An elegant, sensitive, thoughtful romantic drama that clicks into place by the end.

Date: December 24, 2025

Film: We Live in Time

In the first twenty minutes the back-and-forth time jumps really irritated me. I couldn’t see why these scenes belonged next to each other, and the film’s “communication” felt odd, sometimes muddled. Then it ripened by the end: here everything truly connects, and the fractured structure isn’t self-indulgent—it imitates how a relationship’s memories work: flashes, gaps, feedback loops.

What worked for me:

  • Andrew Garfield and Florence Pugh: their chemistry carries the film.
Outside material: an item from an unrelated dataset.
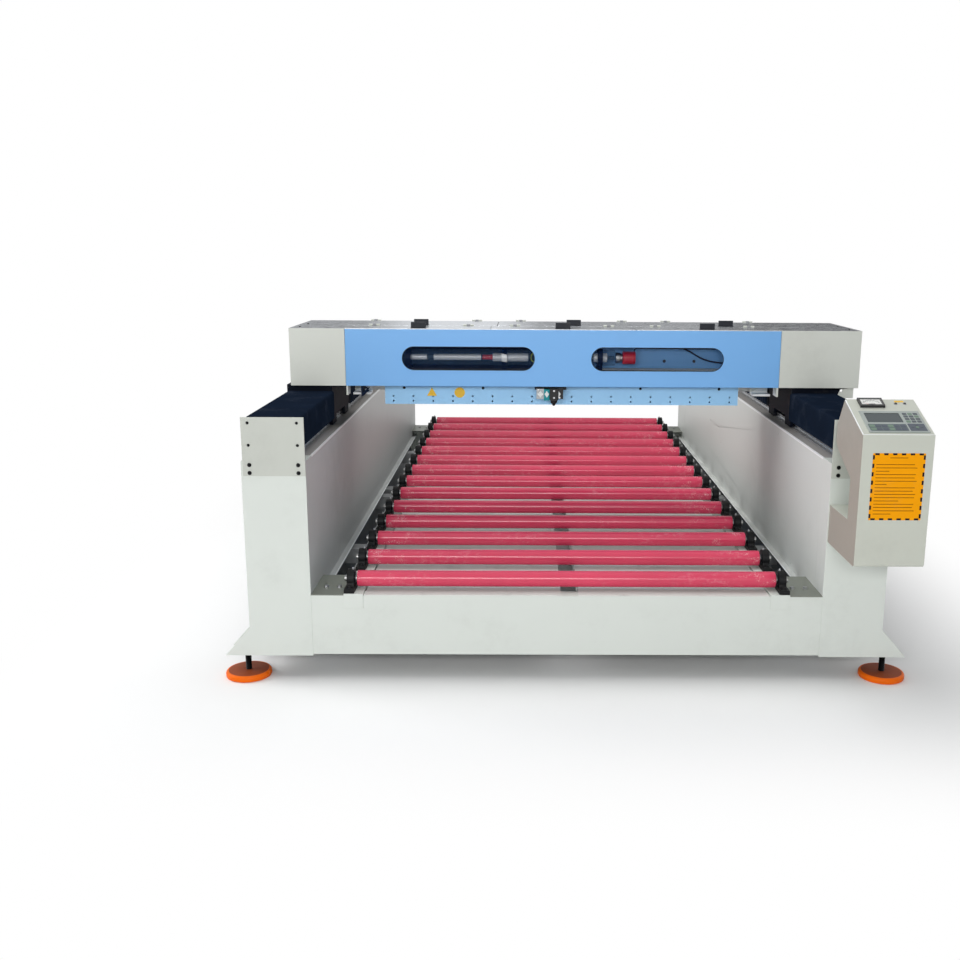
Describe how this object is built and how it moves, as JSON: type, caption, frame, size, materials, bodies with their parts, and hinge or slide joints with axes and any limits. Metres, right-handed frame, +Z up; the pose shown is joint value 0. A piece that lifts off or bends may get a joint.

Garfield’s restrained fragility and Pugh’s physical and emotional presence are a steady anchor, even when the editing throws you off.
  • The big question: is it good to know how much time we have left? The film boldly puts weight on how that knowledge rewrites decisions when the clock is ticking.
  • The emotional arc: the finale really twists—the last stretch is a rollercoaster, and it repaints the earlier mosaic pieces.

What bothered me:

  • The price of the form: the nonlinear cut keeps you at a distance for a long time. I get the intent, but some key scenes lose their air.
  • The broken “voice”: it feels like a few half-sentences are missing between scenes; it strikes important emotional strings but doesn’t always play the whole melody. Because of that I couldn’t fully live the story—I was processing it in my head.

Overall this is an elegant, sensitive, thoughtful romantic drama with two excellent leads. If you let the form do its work, it clicks together by the end; if you want an immediate emotional grip, it asks for patience. For me: 8/10 (7.8 on stricter days). Recommended—but not as background noise.